The brightness levels for the white LEDs are taken from a logarithmic table, and I played around with a variable timing technique on the ramp up and down until it looked smooth. I have the LEDs stay on at 1% while no objects are detected so there will be a nice glow on the tray. The software ramps up the brightness to maximum as soon as the beam is broken, but it waits for the beam to come back for 1.5 seconds without interruption before dimming back down. This makes the lights stay up for as long as you're reaching into the tray, and then smoothly go back down when you're done. Here's a software test on the breadboard:
Once the software and circuit were proven out, I built the circuit on perfboard. I left the IR LED and sensor on headers so I could disconnect them to make installation easier.
Here's a test of the completed circuit:
Next step was the scary part: disassembling my dash. Luckily I found some instructions from a Hyundai service manual posted on a forum. The center piece of the dash that holds climate controls and two vents is held in by friction clips and can be pried off with plastic tools ( I made some from lexan stock I had on hand).
With that piece off there's plenty of room to work in there, and you can see straight down to the piece above the tray (which has the 12V outlets, aux input, and USB port). I could then see how to get that piece off: it's held in by the same type of friction clips, and it just slides straight out towards the shifter. There is a slot to put a (very short) flathead screwdriver in the back to pry it off. If anyone wants to reproduce this, you don't have to take off the climate control piece, just slide that little pod straight out until the clips pop off. I took that piece in to my workbench and prepared an LED board with three cool white XP-Gs. I drilled holes for the LEDs in the plastic and stuck the LED board down with VHB tape.
The rest of the circuit went in next.

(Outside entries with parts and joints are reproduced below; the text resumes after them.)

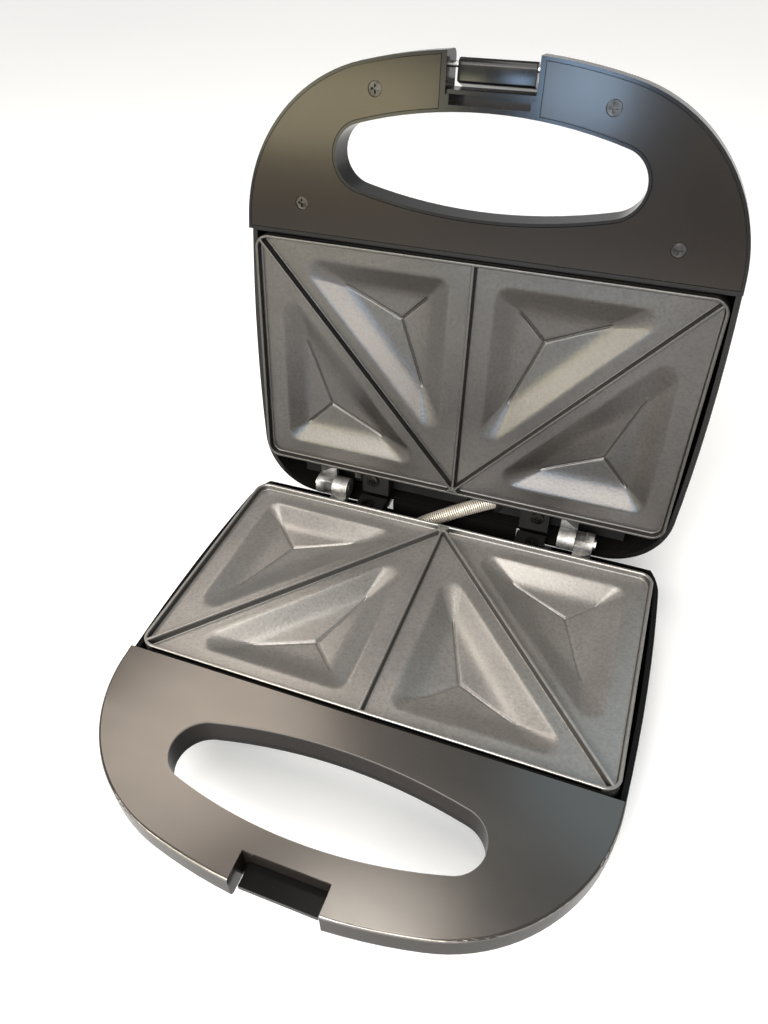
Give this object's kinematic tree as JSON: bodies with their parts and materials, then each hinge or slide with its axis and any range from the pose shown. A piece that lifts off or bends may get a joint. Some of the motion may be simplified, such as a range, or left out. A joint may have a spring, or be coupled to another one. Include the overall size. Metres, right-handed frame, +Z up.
{
  "type": "sandwich maker",
  "caption": "Hinged two-plate sandwich maker with cast triangular pockets, finger-hole handles and a flip-over latch, standing open.",
  "frame": {"origin": "centre of the stored (open) part's box, at the underside of the feet", "axes": "+Z up, +X along the hinge, +Y from the handles to the hinge"},
  "size_m": [0.23, 0.2794, 0.2599],
  "materials": {
    "shell_dark": "dark gloss moulding",
    "handle_metallic": "gunmetal satin-gloss",
    "cast_grey": "fine-grained coated casting",
    "steel": "bright",
    "element_steel": "matt heat-stained",
    "tin": "plain tin",
    "black_plastic": "matt black",
    "rubber": "black",
    "white_plastic": "white",
    "lens": "tinted clear",
    "lamp_glass": "clear"
  },
  "bodies": {
    "base": {"bottom_housing": "shell_dark", "base_handle_deck": "handle_metallic", "deck_screws": "steel", "lower_cooking_plate": "cast_grey", "lower_heating_element": "element_steel", "lower_reflector": "tin", "lower_plate_screws": "steel", "thermal_fuse": "white_plastic", "terminal_block": "white_plastic", "cord_bush": "rubber", "rubber_feet": "rubber", "base_rear_bridge": "black_plastic", "base_bridge_screws": "steel", "hinge_pins": "steel", "spring_conduit": "steel"},
    "lid": {"lid_cover": "shell_dark", "lid_handle_plate": "handle_metallic", "lid_handle_screws": "steel", "upper_cooking_plate": "cast_grey", "upper_heating_element": "element_steel", "upper_reflector": "tin", "upper_plate_screws": "steel", "thermostat": "black_plastic", "thermostat_bracket": "tin", "neon_lamps": "lamp_glass", "lamp_holder": "white_plastic", "indicator_lenses": "lens", "lid_rear_bridge": "black_plastic", "lid_bridge_screws": "steel", "latch_pin": "steel"},
    "latch": {"latch": "shell_dark"}
  },
  "joints": [
    {"name": "lid_hinge", "type": "hinge", "parent": "base", "child": "lid", "pos_m": [0, 0.07707, 0.045], "axis": [1, 0, 0], "range_deg": [0, 97.2], "deforming": ["spring_conduit"]},
    {"name": "latch_pivot", "type": "hinge", "parent": "lid", "child": "latch", "pos_m": [0, 0.11542, 0.25283], "axis": [1, 0, 0], "range_deg": [0, 197]}
  ]
}
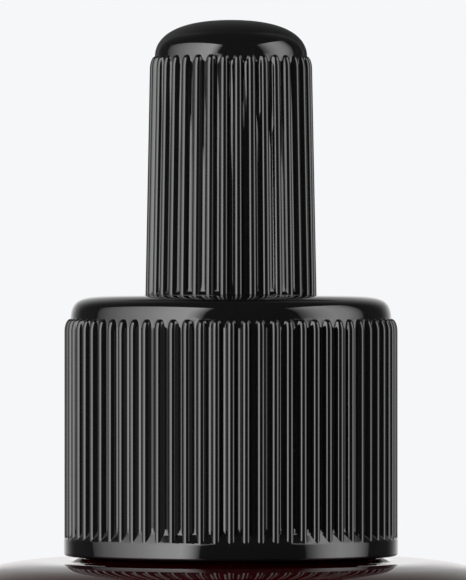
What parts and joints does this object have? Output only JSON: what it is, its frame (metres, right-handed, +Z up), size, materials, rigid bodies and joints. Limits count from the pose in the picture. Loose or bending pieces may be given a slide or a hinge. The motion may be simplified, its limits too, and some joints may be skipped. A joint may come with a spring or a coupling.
{
  "type": "ink bottle",
  "caption": "Round glass ink bottle with a screw-on dropper: ribbed collar, domed ribbed squeeze bulb and glass pipette.",
  "frame": {"origin": "middle of the bottle's base, in the plane it stands on", "axes": "+Z up along the bottle's axis, -Y towards the viewer"},
  "size_m": [0.04, 0.04, 0.0788],
  "materials": {
    "glass": "gloss, dark red-brown",
    "clear_glass": "gloss, clear",
    "ink": "liquid, near black",
    "collar": "gloss black, moulded",
    "bulb": "gloss black, moulded",
    "washer": "satin, translucent white"
  },
  "bodies": {
    "glass_bottle": {"bottle": "glass", "ink_fill": "ink"},
    "washer": {"sealing_washer": "washer"},
    "dropper": {"pipette": "clear_glass", "bulb": "bulb"},
    "cap": {"collar": "collar"}
  },
  "joints": [
    {"name": "dropper_lift", "type": "slide", "parent": "glass_bottle", "child": "washer", "axis": [0, 0, 1], "range_m": [0, 0.06]},
    {"name": "closure_rise", "type": "slide", "parent": "washer", "child": "dropper", "axis": [0, 0, 1], "range_m": [0, 0.00397]},
    {"name": "collar_turn", "type": "hinge", "parent": "dropper", "child": "cap", "pos_m": [0, 0, 0.0505], "axis": [0, 0, 1], "range_deg": [0, 450]}
  ],
  "couplings": [
    {"joint": "closure_rise", "follows": "collar_turn", "m_per_rad": 0.00050532}
  ]
}
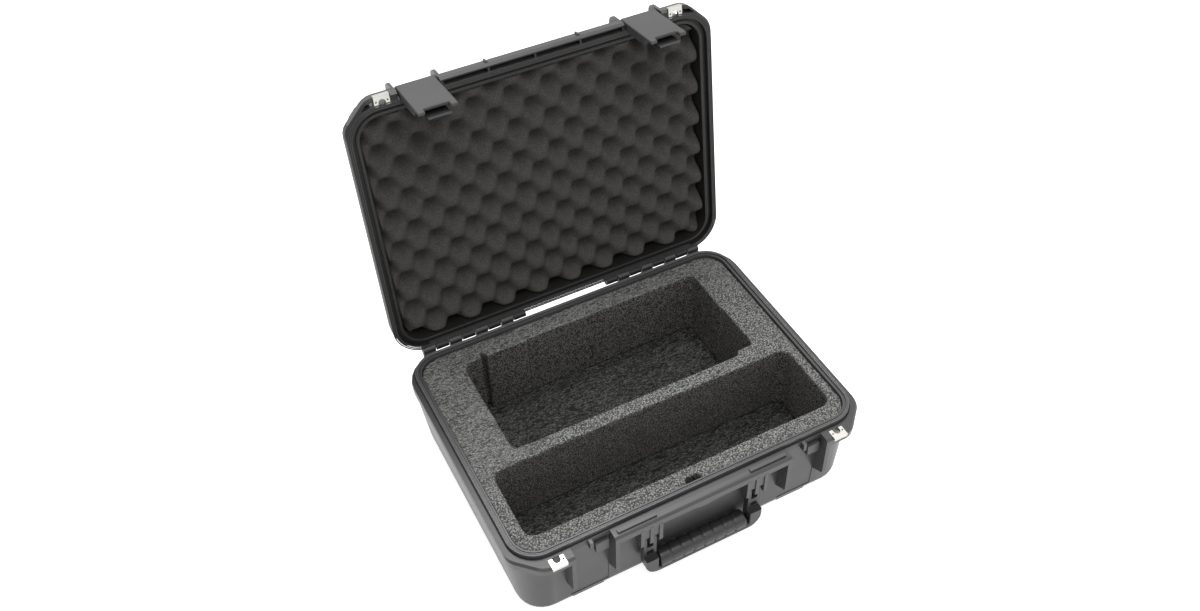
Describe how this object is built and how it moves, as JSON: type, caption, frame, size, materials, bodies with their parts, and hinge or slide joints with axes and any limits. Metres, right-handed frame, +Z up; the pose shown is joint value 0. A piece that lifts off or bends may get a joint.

It steals power from one of the 12V outlets, which means this is only active while the car is on. This is not ideal--it would be nice to have it on when you first get in the car and for a short time after turning it off, but this way I can be sure I don't make a mistake that kills the battery while it's parked. I could connect it to a 12V line that's on all the time as it only draws 2-3mA in the idle state, but I didn't want to run new wires to this area.
At this point I noticed that the 12V outlets have little cutouts in the metal cylinder that are just big enough to pass a 0.1 header (pin strip) through, which gave me a perfect way to include a programming connector. I wired in the connector and insulated it with electrical tape. I then close the lid on the 12V outlet and it's completely hidden, but I still have the opportunity to update the code if I think of a change I want or if my parameters don't work anymore in the real application. Also, the signal from the phototransistor is shared with the data line, which may help in debugging since I can put it on a scope without taking anything apart.

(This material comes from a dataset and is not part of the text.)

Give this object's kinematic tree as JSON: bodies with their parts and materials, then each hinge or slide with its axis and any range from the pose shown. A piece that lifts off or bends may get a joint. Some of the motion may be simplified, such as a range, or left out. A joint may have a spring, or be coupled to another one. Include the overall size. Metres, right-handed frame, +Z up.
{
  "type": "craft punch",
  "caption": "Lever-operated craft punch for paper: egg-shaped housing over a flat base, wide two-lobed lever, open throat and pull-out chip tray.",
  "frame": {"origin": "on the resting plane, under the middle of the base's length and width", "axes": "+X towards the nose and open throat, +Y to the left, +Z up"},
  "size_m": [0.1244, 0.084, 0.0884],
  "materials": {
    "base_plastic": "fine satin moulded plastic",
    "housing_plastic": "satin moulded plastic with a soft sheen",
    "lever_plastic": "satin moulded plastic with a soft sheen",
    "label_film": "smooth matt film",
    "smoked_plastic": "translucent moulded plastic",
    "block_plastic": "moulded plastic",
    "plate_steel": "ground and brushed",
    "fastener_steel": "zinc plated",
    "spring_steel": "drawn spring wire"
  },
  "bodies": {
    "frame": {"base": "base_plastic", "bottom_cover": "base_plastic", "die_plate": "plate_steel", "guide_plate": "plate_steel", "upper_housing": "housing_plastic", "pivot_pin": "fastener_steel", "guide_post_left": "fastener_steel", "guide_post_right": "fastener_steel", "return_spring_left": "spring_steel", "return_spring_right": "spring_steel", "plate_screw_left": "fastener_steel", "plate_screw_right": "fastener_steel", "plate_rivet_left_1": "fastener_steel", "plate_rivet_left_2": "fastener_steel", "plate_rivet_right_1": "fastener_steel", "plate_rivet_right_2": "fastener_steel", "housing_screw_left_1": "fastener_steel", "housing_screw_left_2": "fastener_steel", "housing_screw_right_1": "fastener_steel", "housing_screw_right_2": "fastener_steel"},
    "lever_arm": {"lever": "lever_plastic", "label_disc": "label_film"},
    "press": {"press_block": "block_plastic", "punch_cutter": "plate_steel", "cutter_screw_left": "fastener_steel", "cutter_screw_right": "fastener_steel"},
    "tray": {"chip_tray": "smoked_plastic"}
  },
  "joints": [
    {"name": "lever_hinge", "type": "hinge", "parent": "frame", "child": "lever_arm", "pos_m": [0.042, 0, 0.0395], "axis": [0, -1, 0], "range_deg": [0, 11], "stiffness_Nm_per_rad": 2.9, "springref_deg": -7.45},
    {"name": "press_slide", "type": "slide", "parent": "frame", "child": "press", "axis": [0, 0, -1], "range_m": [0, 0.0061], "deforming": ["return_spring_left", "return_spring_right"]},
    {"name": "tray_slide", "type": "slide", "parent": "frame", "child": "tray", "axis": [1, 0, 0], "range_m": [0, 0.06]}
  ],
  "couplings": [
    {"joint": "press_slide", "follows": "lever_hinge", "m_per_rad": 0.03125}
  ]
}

The outlet isn't usable like this, but that's unlikely to be an issue any time soon since there are two of them. Once I'm sure that I'm happy with the software, I can just push the connector up into the cavity and then the outlet will be usable again. Here's a test after everything was installed onto the plastic pod:
After I got to this point, I went back to the car and spent a whole bunch of time trying to get the plastic handle things open so I could install the two parts of the beam sensor. I didn't make much progress, and decided that it was silly to waste any more time on it when I could just change the sensor from beam break to proximity. Beam break would have given more reliable signals, but changing to proximity allows me to install all components onto a single piece of the dash, not run any wires, and also hides the sensor components from view.

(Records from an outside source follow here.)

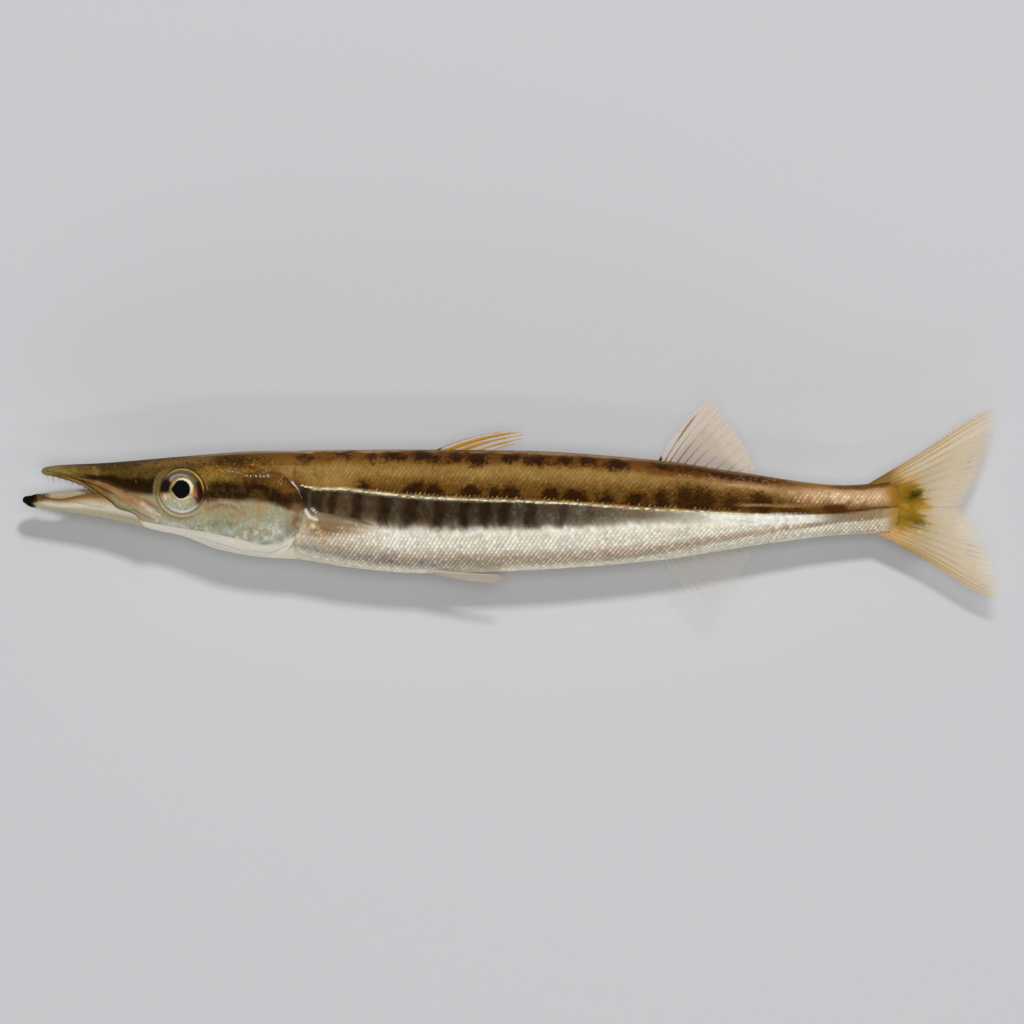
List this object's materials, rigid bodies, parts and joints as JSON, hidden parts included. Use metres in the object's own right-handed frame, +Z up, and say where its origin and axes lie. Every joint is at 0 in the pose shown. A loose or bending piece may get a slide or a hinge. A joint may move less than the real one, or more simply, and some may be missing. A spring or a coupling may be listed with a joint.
{
  "type": "life-size model of a young barracuda",
  "caption": "Young barracuda lying on its right side as a life-size museum model, its mouth open and its fins part folded.",
  "frame": {"origin": "middle of the outline on the floor plane that the fish lies on", "axes": "+X from the snout towards the tail fin, +Y towards the back, +Z up, out of the left flank"},
  "size_m": [0.1204, 0.0264, 0.0116],
  "materials": {
    "skin": "wet gloss, silvery below",
    "jaw": "satin",
    "fin": "clear, amber tint",
    "eye": "polished"
  },
  "bodies": {
    "root": {"head": "skin", "lower_jaw": "jaw", "gill_cover_left": "skin", "gill_cover_right": "skin", "eye_left": "eye", "eye_right": "eye", "trunk": "skin", "tail": "skin", "dorsal_fin_first": "fin", "dorsal_fin_second": "fin", "anal_fin": "fin", "tail_fin_upper": "fin", "tail_fin_lower": "fin", "pectoral_fin_left": "fin", "pectoral_fin_right": "fin", "pelvic_fin_left": "fin", "pelvic_fin_right": "fin"}
  },
  "joints": []
}
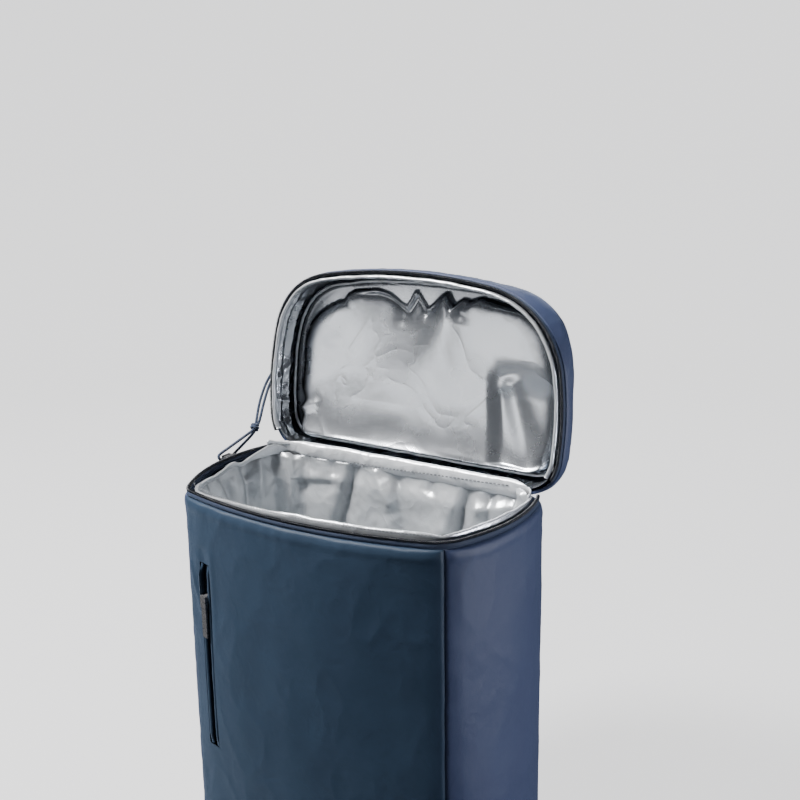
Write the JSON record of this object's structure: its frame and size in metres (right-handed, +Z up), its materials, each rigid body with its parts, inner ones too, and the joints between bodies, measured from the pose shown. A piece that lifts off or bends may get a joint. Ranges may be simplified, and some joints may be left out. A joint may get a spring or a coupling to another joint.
{
  "type": "cooler backpack",
  "caption": "Box-shaped insulated backpack standing open, with silver lining, zipped lid, front zip pocket and padded shoulder straps.",
  "frame": {"origin": "on the floor, in the middle of the base panel", "axes": "+Z up, -Y towards the front panel with the pocket, +X to the right as seen from the front"},
  "size_m": [0.3549, 0.259, 0.5895],
  "materials": {
    "cloth": "navy polyester with a satin sheen",
    "side_cloth": "navy polyester with a satin sheen",
    "silver_lining": "silver film, soft folds",
    "zip_tape": "dark navy woven tape",
    "zip_coil": "black nylon coil",
    "slider": "black enamel",
    "cord": "navy braided elastic",
    "webbing": "navy webbing",
    "buckle": "black plastic"
  },
  "bodies": {
    "root": {"front_panel": "cloth", "side_panel_left": "side_cloth", "side_panel_right": "side_cloth", "back_panel": "cloth", "base_panel": "cloth", "body_zip_tape": "zip_tape", "body_zip_coil": "zip_coil", "body_rim_roll": "silver_lining", "body_lining": "silver_lining", "lid_gusset": "side_cloth", "lid_top_panel": "cloth", "lid_zip_tape": "zip_tape", "lid_zip_coil": "zip_coil", "lid_rim_roll": "silver_lining", "lid_lining": "silver_lining", "lid_lining_welt": "silver_lining", "hinge_strip": "silver_lining", "zip_slider": "slider", "zip_cord_strand_front": "cord", "zip_cord_strand_back": "cord", "zip_cord_loop": "cord", "zip_cord_knot": "cord", "pocket_zip_tape": "zip_tape", "pocket_zip_coil": "zip_coil", "pocket_lip_left": "cloth", "pocket_lip_right": "cloth", "pocket_zip_slider": "slider", "pocket_zip_puller": "slider", "strap_yoke": "cloth", "shoulder_strap_left": "cloth", "shoulder_strap_right": "cloth", "strap_adjuster_left": "buckle", "strap_adjuster_right": "buckle", "strap_webbing_left": "webbing", "strap_webbing_right": "webbing", "strap_anchor_left": "cloth", "strap_anchor_right": "cloth"}
  },
  "joints": []
}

The change to proximity is almost as simple as inverting the logic in the software: turn the lights on when the IR beam is detected instead of when it goes away. In reality I also had to make some tweaks to increase sensitivity and chose a different phototransistor that performed better in that arrangement. You can see both versions of the software at the bottom of the post. After those changes, I drilled two small holes in the bottom of the plastic piece and stuck the IR sensor and emitter down there. The great thing about this location is that it's pretty much impossible to get your head low enough in the vehicle to see the bottom of this piece, so none of the modifications will be visible.
Here's a final test of the electronics before being installed in the car:
Installation in the car was very easy, just pop the pod back in and plug in the connectors. Here's a camera shot from below where you can see the mods, but you can't see these while you're sitting in the car.
And from the video at the top, you can see it works very well. So far it's properly detected my hand every time I reach into the tray, and I'll be watching to make sure I never get any false detects while I'm driving which would necessitate a code tweak.
Bonus project:
While I had the climate control piece out, I decided to swap some LED colors just for fun. I changed the passenger airbag indicator from orange to blue (this one always bugged me because most of the other indicators are blue), and I changed the seat heat indicators from both orange to orange and red to indicate low and high heat levels.